>> START

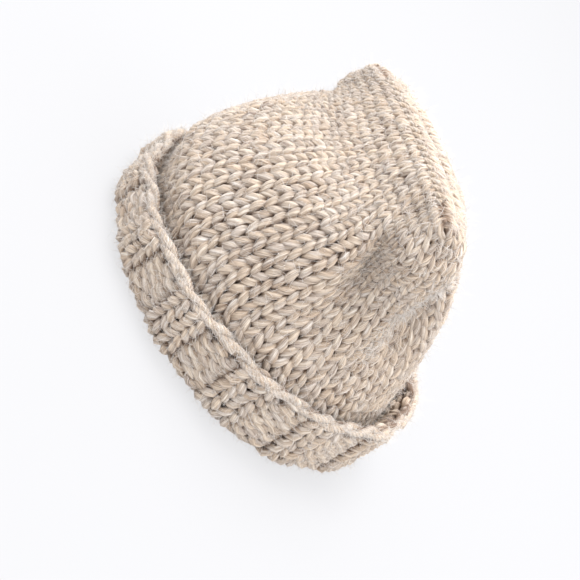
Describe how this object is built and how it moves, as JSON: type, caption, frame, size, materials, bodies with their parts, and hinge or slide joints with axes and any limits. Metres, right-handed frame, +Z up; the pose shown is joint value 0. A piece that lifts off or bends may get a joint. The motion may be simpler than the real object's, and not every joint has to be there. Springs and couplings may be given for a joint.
{
  "type": "cat ear beanie",
  "caption": "Thick hand-knitted beanie with a turned-up ribbed cuff and a straight top seam whose corners stand out as soft cat ears.",
  "frame": {"origin": "on the surface that the hat rests on, under the middle of the cuff", "axes": "+Z up out of the crown, -Y to the front of the hat, +X to the wearer's left, with the ears along X"},
  "size_m": [0.1994, 0.1994, 0.1539],
  "materials": {
    "knit_body": "thick marled wool in stockinette, soft and matte with loose fuzz",
    "rib_cuff": "the same marled wool in a two by two rib",
    "cast_on_edge": "long lighter strands of the same wool, laid like a rope",
    "seam_yarn": "one drawn-in strand of the same wool"
  },
  "bodies": {
    "root": {"crown": "knit_body", "cuff": "rib_cuff", "cast_on_edge": "cast_on_edge", "top_seam": "seam_yarn"}
  },
  "joints": []
}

>> END

PROBLEM STATEMENT: Write the whole listing out again. Keep every line exactly as it is.

WRITTEN SOLUTION:
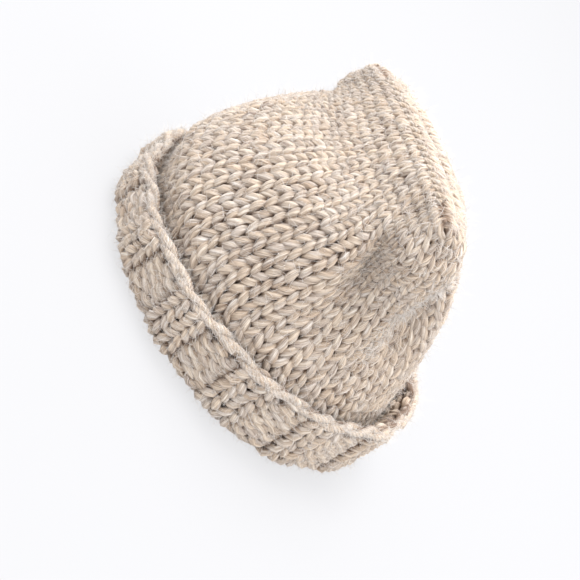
Describe how this object is built and how it moves, as JSON: type, caption, frame, size, materials, bodies with their parts, and hinge or slide joints with axes and any limits. Metres, right-handed frame, +Z up; the pose shown is joint value 0. A piece that lifts off or bends may get a joint. The motion may be simpler than the real object's, and not every joint has to be there. Springs and couplings may be given for a joint.
{
  "type": "cat ear beanie",
  "caption": "Thick hand-knitted beanie with a turned-up ribbed cuff and a straight top seam whose corners stand out as soft cat ears.",
  "frame": {"origin": "on the surface that the hat rests on, under the middle of the cuff", "axes": "+Z up out of the crown, -Y to the front of the hat, +X to the wearer's left, with the ears along X"},
  "size_m": [0.1994, 0.1994, 0.1539],
  "materials": {
    "knit_body": "thick marled wool in stockinette, soft and matte with loose fuzz",
    "rib_cuff": "the same marled wool in a two by two rib",
    "cast_on_edge": "long lighter strands of the same wool, laid like a rope",
    "seam_yarn": "one drawn-in strand of the same wool"
  },
  "bodies": {
    "root": {"crown": "knit_body", "cuff": "rib_cuff", "cast_on_edge": "cast_on_edge", "top_seam": "seam_yarn"}
  },
  "joints": []
}